In the first week of January, 2020, Tinubu was a guest at the Presidential Villa, Abuja. That convergence drew divergent interpretations which further gave credence to the 2023 plans. What seems more apparent than fiction is that Tinubu would be heavily building on the support of his traditional base, the South West and also pertinent and more importantly would be the seal of approval from the cabals in the North. And while the South East appears completely out of touch with him, the South South remains increasingly indifferent. Presumptuously, his dwindling popularity in his natal region has been attributed to his resolute loyalty to the henchmen behind the throne at the Villa. How he hoped to conserve a considerable independence to appease the Yorubas and yet maintain allegiance with Aso Rock to keep his ambition alive would be the most curial melting point before 2023.

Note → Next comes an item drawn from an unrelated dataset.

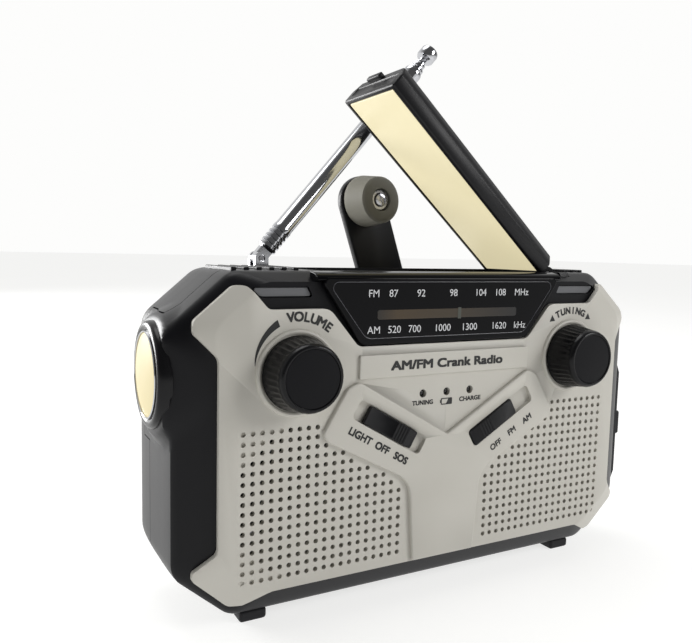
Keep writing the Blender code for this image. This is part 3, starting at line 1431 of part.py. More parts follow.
def build():
    front_housing()
    rear_housing()
    battery_door()
    feet()
    housing_screws()
    front_panel()
    dial()
    control_knob("volume_knob", -1)
    control_knob("tuning_knob", 1)
    control_shaft("volume_shaft", -1)
    control_shaft("tuning_shaft", 1)
    volume_control()
    tuning_capacitor()
    slider("light_switch", -1, 0.0)
    slider("band_switch", 1, -SLIDER_TRAVEL)
    switch_board()
    indicator_leds()
    main_board()
    speaker()
    battery_cell()
    usb_socket()
    flashlight()
    lamp_tray()
    lamp_hinge_pin()
    lamp_bar()
    antenna_base()
    antenna_pin()
    antenna_sections()
    crank()
    crank_gear()
    idler_gear()
    dynamo()
    port_cover()


build()
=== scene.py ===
"""Hand-crank emergency radio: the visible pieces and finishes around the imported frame."""
import bpy
import bmesh
import math
import numpy as np
from mathutils import Matrix, Vector


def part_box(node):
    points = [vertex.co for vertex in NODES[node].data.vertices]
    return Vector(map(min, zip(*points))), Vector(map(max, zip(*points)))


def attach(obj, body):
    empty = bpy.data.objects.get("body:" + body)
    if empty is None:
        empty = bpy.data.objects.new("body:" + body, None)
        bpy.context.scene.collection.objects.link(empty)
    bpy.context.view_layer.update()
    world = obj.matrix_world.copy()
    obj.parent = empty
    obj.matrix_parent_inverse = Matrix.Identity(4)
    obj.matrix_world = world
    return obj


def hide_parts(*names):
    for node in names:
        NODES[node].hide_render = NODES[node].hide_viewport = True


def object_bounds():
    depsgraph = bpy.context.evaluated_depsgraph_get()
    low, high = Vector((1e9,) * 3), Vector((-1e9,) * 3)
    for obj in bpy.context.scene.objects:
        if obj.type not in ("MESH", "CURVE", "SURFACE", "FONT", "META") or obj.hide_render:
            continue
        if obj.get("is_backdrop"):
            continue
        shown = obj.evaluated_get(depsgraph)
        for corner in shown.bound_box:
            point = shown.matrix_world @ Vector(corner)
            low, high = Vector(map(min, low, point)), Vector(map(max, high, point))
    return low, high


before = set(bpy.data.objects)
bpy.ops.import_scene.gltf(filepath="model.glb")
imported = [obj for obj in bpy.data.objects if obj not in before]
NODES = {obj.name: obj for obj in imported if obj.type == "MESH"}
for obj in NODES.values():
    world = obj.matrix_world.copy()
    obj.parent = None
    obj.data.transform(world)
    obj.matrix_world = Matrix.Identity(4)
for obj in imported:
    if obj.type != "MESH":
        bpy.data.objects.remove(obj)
cad_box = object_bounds()

MM = 0.001


# --- Places taken from the frame, in millimetres ------------------------------------------------


def span(node):
    """Lowest and highest corner of a CAD node at rest, in millimetres."""
    low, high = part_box(node)
    return np.array(low) / MM, np.array(high) / MM


def middle(node):
    """The centre of a CAD node's box at rest, in millimetres."""
    low, high = span(node)
    return (low + high) / 2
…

But these may well be microscopic when confronted with the issue of religion and running mate. The rise of religious jingoism has created a colossal divide so much so that every position is now rotational by default between Christian and Muslim. Tinubu being a Muslim and succeeding Buhari, another Muslim is a longshot and an almost impossibility in today’s Nigeria. That is something Tinubu would have to chew on seriously. And if this is not enough to put a spike in the wheels of Tinubu’s ride to victory, then Mahata Ghandi who served us an indication that ‘Those who believe religion and politics aren’t connected, don’t understand either’ would have to eat his word in the grave.
Tinubu, according to sources, is very wealthy. Among other wealth, he is said to own the 250-hectare land valued at about N35billion, strategically located at the Ajah junction on Lekki Road. Information has it that was initially meant for a General Hospital for the people of Eti-Osa Local Government but was taken over by Tinubu and handed over to Trojan Estate Ltd – a company owned by Deji and Wale Tinubu – to develop as Royal Garden Housing Estate, allegedly at the expense of the taxpayers of Lagos.
Beside, there is allegedly a 1,000 hectares of land valued at about N75 billion located at Lakowe near Abijo at Ibeju-Lekki Local Government and given to Lekki Concession Company (LCC) which is partly- owned by Tinubu and being developed as golf course and housing estate by Assets and Resource Management Ltd (ARM) as ADIVA project.
The annex of the Lagos State Guest House in Asokoro, Abuja was bought by the State Government in 2006 for N450 million, purportedly to protect the main house from security breach. Shortly after Tinubu left office, the property was transferred to him under the pension plan he signed into law before leaving office.
This insight is a clear indication that funding, which is a critical aspect of electoral project, is the least of his worries should the tide favour him to contest the 2023 presidential race.